Most notably ye for you. But that’s just me
@Papa Steve, I'm from East TN as well, and I about fell out when I had a lady ask me if I was from Australia! Now I don't feel like that was so far out in left field.
"Bring out your dead!", Bring out your dead!"..
"But, I'm not dead !"
Yes you are !
The plague affects comedy too !
Fascinating. I have always wondered about something less severe - like just accents - and how they change over time. If you watch an old Cagney or Bogart movie, or WWII newsreels, you sense all our progenitors from the east coast spoke with a New York City accent that is very different from what we sense today as a Brooklyn or New Jersey accent. And that happened over the course of less than 100 years.
That’s something that has always puzzled me. Why are the various American accents different from Australian or Canadian. South African is more understandable because of the strong Dutch influence. New Zealand which is different again has even changed considerably in my lifetime. And all these countries started out being colonised by Britain. So one would assume the majority spoke English with perhaps a slight county accent depending on their birth place. It’s like a big sound melting pot, different accents crossed with others invent a third and so on. But it still doesn’t answer the question of why the NZ tongue has changed so much in the last 20 - 30 years. These days the trans position of e’s and i’s is common. Making Fish, Fesh and eggs, Iggs. So I’m still puzzled.
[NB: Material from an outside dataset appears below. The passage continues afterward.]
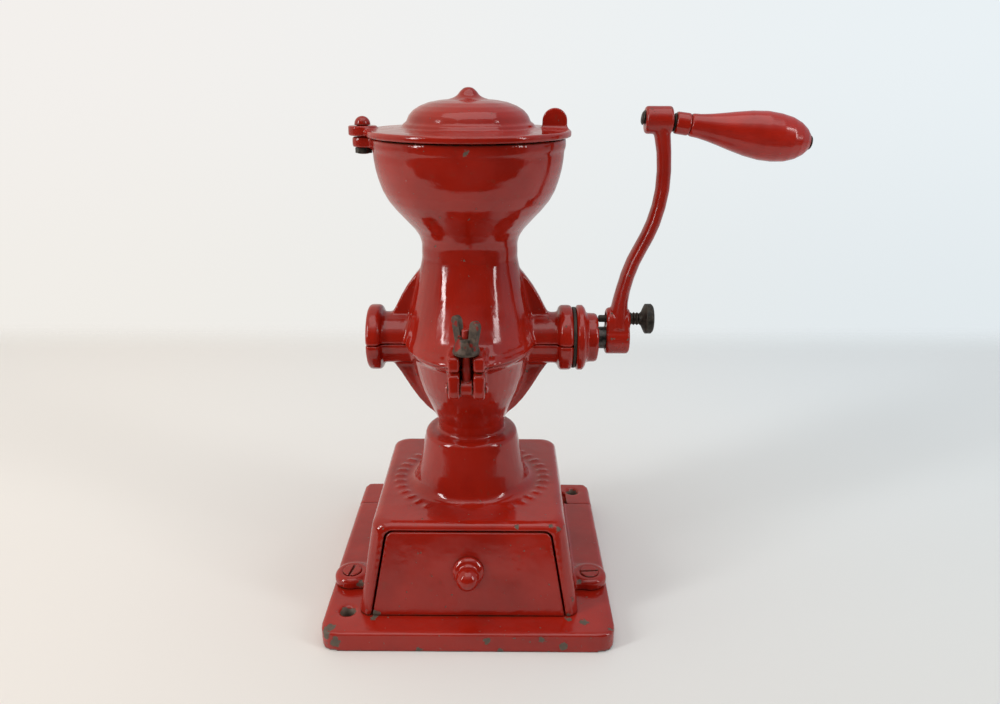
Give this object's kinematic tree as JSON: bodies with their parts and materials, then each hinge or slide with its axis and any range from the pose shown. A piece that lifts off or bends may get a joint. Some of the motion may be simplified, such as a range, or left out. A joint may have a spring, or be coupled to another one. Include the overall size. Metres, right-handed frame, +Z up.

One of the great things about knowing some pronunciations of phonemes and features (such as endings) is that it allows for a reasonable approximation of regional accentual differences when compared among contemporary works. This allows for reasonable affectation in recital for activities such as re-enactment or the more personal goal of attempting to feel more connection with a specific period and/or people. This is one of my affinities as I feel most connected with history through pronunciation; there's a sort of magic to hearing another's voice from a time before audio recording...especially when it comes from one's own lips.